Vice Chancellor of Rabindra Bharati University
- In office 2 August 2025 – 5 June 2026
- Preceded by: Subhro Kamal Mukherjee (acting)
- Succeeded by: TBD

Vice Chancellor of West Bengal State University
- In office 26 December 2024 – 1 August 2025
- Preceded by: Dr. Souren Bandhopadhyay
- Succeeded by: Debabrata Mitra

Vice Chancellor of University of Calcutta
- In office 15 July 2017 – 15 July 2022
- Preceded by: Ashutosh Ghosh
- Succeeded by: Asis Kumar Chattopadhyay

Personal details
- Spouse: Alapan Bandyopadhyay
- Occupation: Academician

= Sonali Chakravarti Banerjee =

Indian academic, vice-chancellor of the University of Calcutta

Dr.

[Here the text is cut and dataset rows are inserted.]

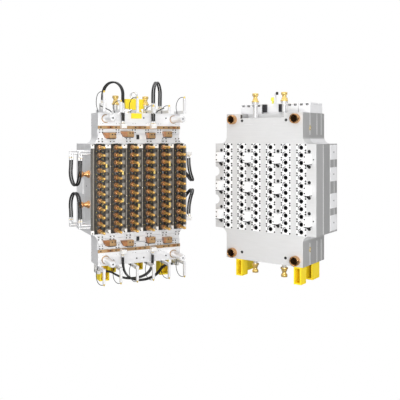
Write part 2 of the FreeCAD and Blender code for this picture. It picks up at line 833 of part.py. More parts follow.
def lock_blocks():
    """Raised blocks between the columns."""
    half_width, half_height = lock_width / 2, lock_height / 2
    return group([box(x - half_width, x + half_width, -lock_proud, 0,
                      j * lock_row_pitch - half_height, j * lock_row_pitch + half_height)
                  for x in (-3 * column_pitch, -column_pitch, column_pitch, 3 * column_pitch)
                  for j in (-1, 0, 1)])


def guide_bushes():
    """Bronze bushes that the guide pins of the core half enter."""
    total = cavity_bush_proud + cavity_plate_thick
    bushes = []
    for x, z in pin_places:
        start = (x, -cavity_bush_proud, z)
        whole = fuse([bar(start, (0, 1, 0), cavity_bush_collar_radius, cavity_bush_proud),
                      bar(start, (0, 1, 0), cavity_bush_radius, total)])
        bushes.append(whole.cut(rod(start, (0, 1, 0), guide_pin_radius + running_clearance, total)))
    return group(bushes)


def manifold_plate():
    """Plate round the melt manifold, bored where the guide pins pass."""
    plate = cross_plate(cavity_half_width, cavity_tab_half_width, manifold_front, manifold_back)
    radius = flat_radius(guide_pin_radius + 2, fitting_sides)
    return plate.cut([bar((x, manifold_front, z), (0, 1, 0), radius, 70) for x, z in pin_places])


def cavity_backing_plate():
    return cross_plate(cavity_half_width, cavity_tab_half_width, manifold_back, cavity_backing_back)


def cavity_clamp_plate():
    """Rear plate with the opening for the sprue bush and the seat of the locating ring."""
    plate = cross_plate(cavity_half_width, cavity_tab_half_width, cavity_backing_back, cavity_half_back)
    opening = bar((0, cavity_backing_back, 0), (0, 1, 0), sprue_radius, cavity_clamp_thick)
    seat = rod((0, cavity_half_back - locating_seat_depth, 0), (0, 1, 0),
               locating_flange_radius + locating_seat_clearance, locating_seat_depth + slip)
    return plate.cut([opening, seat])


def locating_ring():
    """Ring that centres the cavity half on the platen, with a flange let into the clamp plate."""
    bore, rim, proud = nozzle_bore_radius, locating_ring_radius, locating_ring_proud
    flange, seat = locating_flange_radius, -locating_seat_depth
    profile = [(bore, seat), (flange, seat), (flange, 0), (rim, 0), (rim, proud - 3),
               (rim - 3, proud), (bore, proud)]
    return turned(profile, (0, cavity_half_back, 0), (0, 1, 0))


def sprue_bush():
    """Bush that takes the machine nozzle, with a hollow seat."""
    length = cavity_clamp_thick - 10.0
    seat_depth = 12.0
    body = bar((0, cavity_backing_back, 0), (0, 1, 0), sprue_radius, length)
    seat = bar((0, cavity_backing_back + length, 0), (0, -1, 0), 14, seat_depth, end_radius=4)
    return body.cut([seat, bar((0, cavity_backing_back, 0), (0, 1, 0), 4, length - seat_depth)])


def cavity_feet():
    side, top = cavity_tab_half_width, -face_half_height
    rear_front, rear_back = manifold_back - 47.0, cavity_half_back - 56.0
    return group([
        channel_foot(91 - side, 152 - side, 4, 92, top), channel_foot(side - 81, side - 17, 4, 92, top),
        channel_foot(17 - side, 81 - side, rear_front, rear_back, top),
        channel_foot(side - 81, side - 17, rear_front, rear_back, top),
    ])


def cavity_pipes():
    """Water pipes up from the recess in the top edge and short roots below the plate."""
    start = face_half_height - top_recess_depth
    pipes = []
    for x in (cavity_coupling_left_x, cavity_coupling_right_x):
        pipes.append(bar((x, cavity_coupling_y, start), (0, 0, 1), pipe_radius, cavity_pipe_top - start))
        pipes.append(bar((x, cavity_coupling_y, -face_half_height), (0, 0, -1), pipe_radius + 4,
                         cavity_root_drop))
    return group(pipes)


def cavity_couplings():
    parts = []
    for x in (cavity_coupling_left_x, cavity_coupling_right_x):
        parts.append(coupling((x, cavity_coupling_y, cavity_pipe_top), (0, 0, 1)))
        parts.append(coupling((x, cavity_coupling_y, -face_half_height - cavity_root_drop), (0, 0, -1)))
    return group(parts)


def heater_boxes():
    """Terminal boxes of the manifold heaters on the top edge."""
    top = face_half_height + heater_box_height
    spans = ((-304, -100), (138, 238), (242, 344))
    boxes = []
    for left, right in spans:
        case = box(left, right, heater_box_front, heater_box_back, face_half_height, top)
        edges = [e for e in case.Edges if abs(e.BoundBox.ZMin - e.BoundBox.ZMax) > heater_box_height - 1]
        boxes.append(case.makeChamfer(heater_box_chamfer, edges))
    return group(boxes)


def heater_panel():
    """Connector panel between the boxes with an upright post."""
    top = face_half_height + heater_box_height
    panel = box(-96, 101, 170, 230, face_half_height, top)
    post = box(62, 86, 232, 262, face_half_height, top + 62)
    return group([panel, post])


def heater_plugs():
    """Dark multi-pole plugs at both ends of the connector panel."""
    low, high = face_half_height + 14, face_half_height + heater_box_height - 8
    return group([box(x0, x0 + 36, 150, 170, low, high) for x0 in (-92, 61)])


def side_covers():
    """Cover plates over the wiring channels on the right side."""
    spans = ((230, 350), (55, 168), (-163, -43), (-344, -219))
    return group([box(cavity_half_width, cavity_half_width + side_cover_thick,
                      manifold_back + 6, cavity_half_back - 14, low, high) for low, high in spans])


def stand(shape, turn, x, y):
    """Turn a half about the upright axis and set it on the floor."""
    placed = shape.copy()
    placed.Placement = Placement(Vector(x, y, -floor_z), Rotation(Vector(0, 0, 1), turn)) * placed.Placement
    return placed


core_half_nodes = {
    "stripper_plate": stripper_plate(),
    "cover_strips": cover_strips(),
    "wear_strips": wear_strips(),
    "slides_left": slide_set(-1),
    "slides_right": slide_set(1),
    "neck_rings_left": neck_rings(-1),
    "neck_rings_right": neck_rings(1),
    "cam_blocks_left": cam_blocks(-1),
    "cam_blocks_right": cam_blocks(1),
    "core_pins": core_pins(),
    "core_plate": core_plate(),
    "guide_pins": guide_pins(),
    "pin_bushes": pin_bushes(),
    "core_backing_plate": core_backing_plate(),
    "core_clamp_plate": core_clamp_plate(),
    "core_feet": core_feet(),
    "lifting_bridge": lifting_bridge(),
    "lifting_eye": lifting_eye(),
    "core_pipes": core_pipes(),
    "core_couplings": core_couplings(),
    "side_couplings": side_couplings(),
    "finger_arms": finger_arms(),
    "finger_tips": finger_tips(),
    "finger_tubes": finger_tubes(),
    "core_side_cover": core_side_cover(),
    "ports_on_stripper": ports_on_stripper(),
    "ports_on_plates": ports_on_plates(),
}

hose_nodes = {}
for name, route in hose_pairs().items():
    hose_nodes[name], tightest, length = tube(route, hose_radius)
    expected = math.pi * hose_radius ** 2 * length
    print(name, "length", round(length), "tightest bend", round(tightest),
          "volume over section times length", round(hose_nodes[name].Volume / expected, 4))

cavity_half_nodes = {
    "cavity_plate": cavity_plate(),
    "cavity_inserts": cavity_inserts(),
    "lock_blocks": lock_blocks(),
    "guide_bushes": guide_bushes(),
    "manifold_plate": manifold_plate(),
    "cavity_backing_plate": cavity_backing_plate(),
    "cavity_clamp_plate": cavity_clamp_plate(),
    "locating_ring": locating_ring(),
    "sprue_bush": sprue_bush(),
    "cavity_feet": cavity_feet(),
    "cavity_pipes": cavity_pipes(),
    "cavity_couplings": cavity_couplings(),
    "heater_boxes": heater_boxes(),
    "heater_panel": heater_panel(),
    "heater_plugs": heater_plugs(),
    "side_covers": side_covers(),
}

nodes = {}
for name, shape in core_half_nodes.items():
    nodes[name] = stand(shape, core_half_turn, core_half_x, core_half_y)
for name, shape in cavity_half_nodes.items():
    nodes[name] = stand(shape, cavity_half_turn, cavity_half_x, cavity_half_y)

# The origin is on the floor, under the middle of the whole set without its hoses.
whole_box = FreeCAD.BoundBox()
for shape in nodes.values():
    whole_box.add(shape.optimalBoundingBox())
to_origin = Vector(-whole_box.Center.x, -whole_box.Center.y, 0)
for name, shape in hose_nodes.items():
    nodes[name] = stand(shape, core_half_turn, core_half_x, core_half_y)

os.makedirs("parts", exist_ok=True)
for name, shape in nodes.items():
    shape.translate(to_origin)
    shape.exportStep(os.path.join("parts", name + ".step"))
print("origin moved by", to_origin)
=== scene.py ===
import json
import math

import bmesh
import bpy
from mathutils import Matrix, Vector


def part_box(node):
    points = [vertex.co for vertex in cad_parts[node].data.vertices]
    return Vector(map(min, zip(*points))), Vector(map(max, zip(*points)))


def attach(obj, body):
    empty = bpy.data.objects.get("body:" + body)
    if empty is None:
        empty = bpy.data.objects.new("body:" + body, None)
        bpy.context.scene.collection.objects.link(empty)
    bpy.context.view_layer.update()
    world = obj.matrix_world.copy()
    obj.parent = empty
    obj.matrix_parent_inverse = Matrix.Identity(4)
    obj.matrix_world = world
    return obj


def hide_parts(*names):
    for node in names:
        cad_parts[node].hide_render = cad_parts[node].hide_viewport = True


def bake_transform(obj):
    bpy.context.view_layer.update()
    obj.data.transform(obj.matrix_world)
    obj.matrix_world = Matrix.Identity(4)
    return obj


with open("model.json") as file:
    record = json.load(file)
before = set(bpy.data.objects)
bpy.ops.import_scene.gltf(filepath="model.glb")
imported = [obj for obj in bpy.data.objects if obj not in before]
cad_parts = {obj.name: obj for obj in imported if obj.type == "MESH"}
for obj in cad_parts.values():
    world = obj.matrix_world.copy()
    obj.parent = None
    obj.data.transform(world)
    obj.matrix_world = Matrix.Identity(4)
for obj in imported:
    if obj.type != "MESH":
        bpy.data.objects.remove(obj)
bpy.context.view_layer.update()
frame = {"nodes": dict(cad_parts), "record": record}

# Each half is drawn in its own frame in millimetres: x to the right along the parting face,
# y into the half, z up from the middle of the rows.
MM = 0.001
CORE_TURN = 25.2
CAVITY_TURN = -36.1
CORE_CLAMP_MIDDLE_Y = 386.3
CAVITY_CLAMP_MIDDLE_Y = 370.0
FLOOR_Z = -745.0

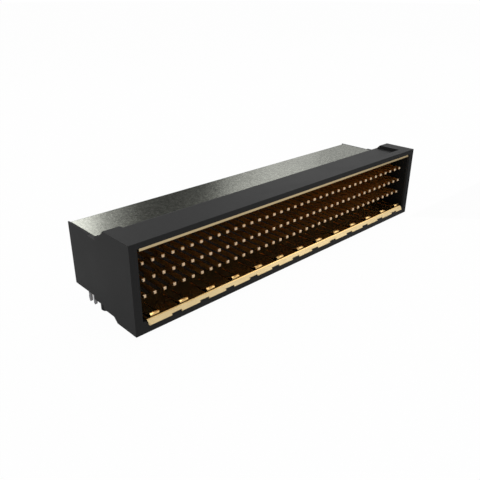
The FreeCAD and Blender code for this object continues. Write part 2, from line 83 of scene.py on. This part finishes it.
camera_data = bpy.data.cameras.new("camera")
camera_data.sensor_fit = "HORIZONTAL"
camera_data.lens = camera_data.sensor_width * FOCAL_PX / FRAME_PX
camera_data.clip_start = NEAREST_SEEN
camera = bpy.data.objects.new("camera", camera_data)
camera.matrix_world = Matrix.LocRotScale(
    CAMERA_PLACE, camera_turn(CAMERA_YAW, CAMERA_PITCH, CAMERA_ROLL).to_quaternion(), None)
bpy.context.scene.collection.objects.link(camera)
bpy.context.scene.camera = camera
bpy.context.scene.view_settings.view_transform = "Standard"


# Studio
# Soft boxes stand above, ahead and to the right, and three behind for the shield to
# mirror. A black card hangs between two of those, and one lies on the table at the
# right. The room is dim, and the table white with a faint shadow.
class Socket:
    """One output of a shader node. Arithmetic on it adds Math nodes behind it."""

    def __init__(self, finish, socket):
        self.finish = finish
        self.socket = socket

    def math(self, operation, first, second):
        return self.finish.add("ShaderNodeMath", {"operation": operation}, {0: first, 1: second})

    def __add__(self, other):
        return self.math("ADD", self, other)

    def __radd__(self, other):
        return self.math("ADD", other, self)

    def __sub__(self, other):
        return self.math("SUBTRACT", self, other)

    def __rsub__(self, other):
        return self.math("SUBTRACT", other, self)

    def __mul__(self, other):
        return self.math("MULTIPLY", self, other)

    def __rmul__(self, other):
        return self.math("MULTIPLY", other, self)

    def most(self, other):
        return self.math("MAXIMUM", self, other)

    def least(self, other):
        return self.math("MINIMUM", self, other)

    def clipped(self):
        """The value, kept between 0 and 1."""
        return self.most(0.0).least(1.0)

    def below(self, limit):
        """1 where the value is below the limit, 0 elsewhere."""
        return self.math("LESS_THAN", self, limit)

    def between(self, low, high):
        """1 where the value lies between low and high, 0 elsewhere."""
        return self.math("GREATER_THAN", self, low) * self.below(high)

    def axis(self, name):
        """One axis of a vector: X, Y or Z."""
        return self.finish.add("ShaderNodeSeparateXYZ", inputs={"Vector": self}, output=name)


class Finish:
    """The node tree of one material, or of the world. add() makes any of its nodes."""

    def __init__(self, owner):
        owner.use_nodes = True
        self.owner = owner
        self.tree = owner.node_tree
        self.tree.nodes.clear()

    def add(self, kind, settings=None, inputs=None, output=0):
        """A node of a kind: its settings first, then values or links for its sockets."""
        node = self.tree.nodes.new(kind)
        for name, value in (settings or {}).items():
            setattr(node, name, value)
        for name, value in (inputs or {}).items():
            if isinstance(value, Socket):
                self.tree.links.new(value.socket, node.inputs[name])
            else:
                node.inputs[name].default_value = value
        return Socket(self, node.outputs[output]) if len(node.outputs) else None

    def blend(self, share, first, second):
        """A colour between two. A Mix node has its share at input 0, its colours at
        inputs 6 and 7, and the blended colour at output 2."""
        return self.add("ShaderNodeMix", {"data_type": "RGBA"}, {0: share, 6: first, 7: second}, 2)

    def place(self):
        """Object coordinates, in metres."""
        return self.add("ShaderNodeTexCoord", output="Object")

    def noise(self, place, scale, detail, roughness=0.5):
        """A pattern of soft clouds, from 0 to 1: scale is how many fit into a metre."""
        return self.add("ShaderNodeTexNoise", inputs={
            "Vector": place, "Scale": scale, "Detail": detail, "Roughness": roughness})

    def seen(self):
        """1 where the camera sees the surface directly, 0 elsewhere."""
        return self.add("ShaderNodeLightPath", output="Is Camera Ray")

    def mirrored(self):
        """1 where the surface is seen in metal or through glass, 0 elsewhere."""
        glossy = self.add("ShaderNodeLightPath", output="Is Glossy Ray")
        return glossy.most(self.add("ShaderNodeLightPath", output="Is Transmission Ray"))


ROOM_LIGHT = (0.36, 0.36, 0.36, 1)
WHITE = (1, 1, 1, 1)
ROOM_SHARE_MIRRORED = 0.2
room = Finish(bpy.data.worlds.new("room"))
bpy.context.scene.world = room.owner
dim = room.add("ShaderNodeBackground", inputs={"Color": ROOM_LIGHT, "Strength": 1.0})
white = room.add("ShaderNodeBackground", inputs={"Color": WHITE, "Strength": 1.0})
room.add("ShaderNodeOutputWorld", inputs={"Surface": room.add("ShaderNodeMixShader", inputs={
    0: room.seen().most(room.mirrored() * ROOM_SHARE_MIRRORED), 1: dim, 2: white})})


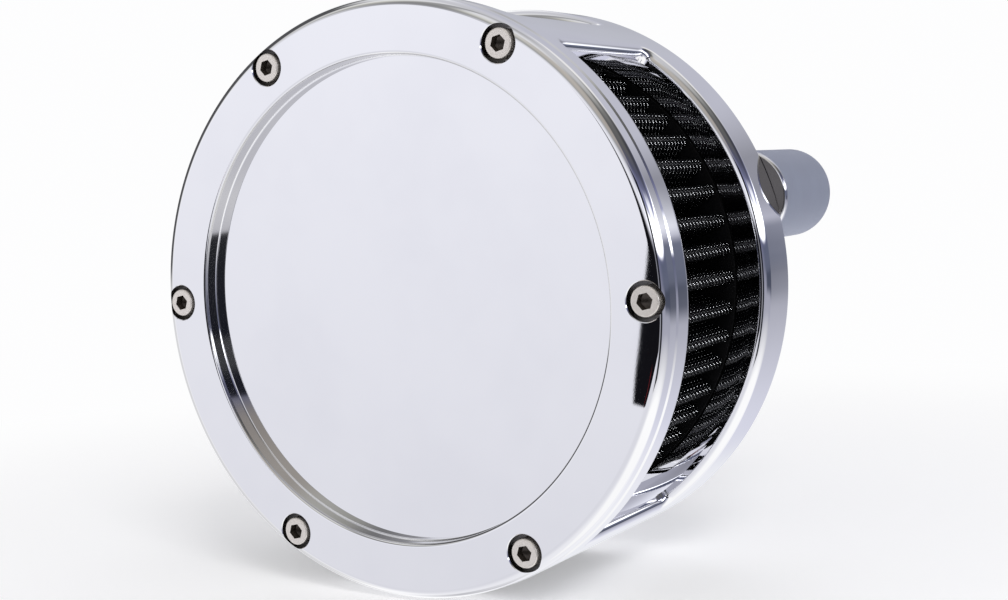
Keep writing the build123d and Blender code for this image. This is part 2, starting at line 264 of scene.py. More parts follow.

Sonali Chakravarti Banerjee is an Indian academic who has served as the Vice Chancellor of Rabindra Bharati University. She also served as the Vice Chancellor of University of Calcutta and West Bengal State University.

== Career==
Banerjee completed her Bachelor's studies from Presidency College, Kolkata (as a graduating student of the University of Calcutta), and subsequently, earned her postgraduate and doctoral degrees from the University of Calcutta.
In August 2017 she was appointed as the vice-chancellor of the University of Calcutta, after the then vice-chancellor Suranjan Das was transferred to Jadavpur University. She is the first lady Vice Chancellor of the University of Calcutta. She was appointed as the Vice-chancellor of Rabindra Bharati University in August 2025, until her resignation in June 2026.

==Personal life==
She is a daughter of Bengali poet Nirendranath Chakravarty and freedom fighter Sushama Chakravarti. She is married to Alapan Bandyopadhyay, who was the former Chief Secretary to the Government of West Bengal and now serving as the Chief Advisor to the Chief Minister of West Bengal.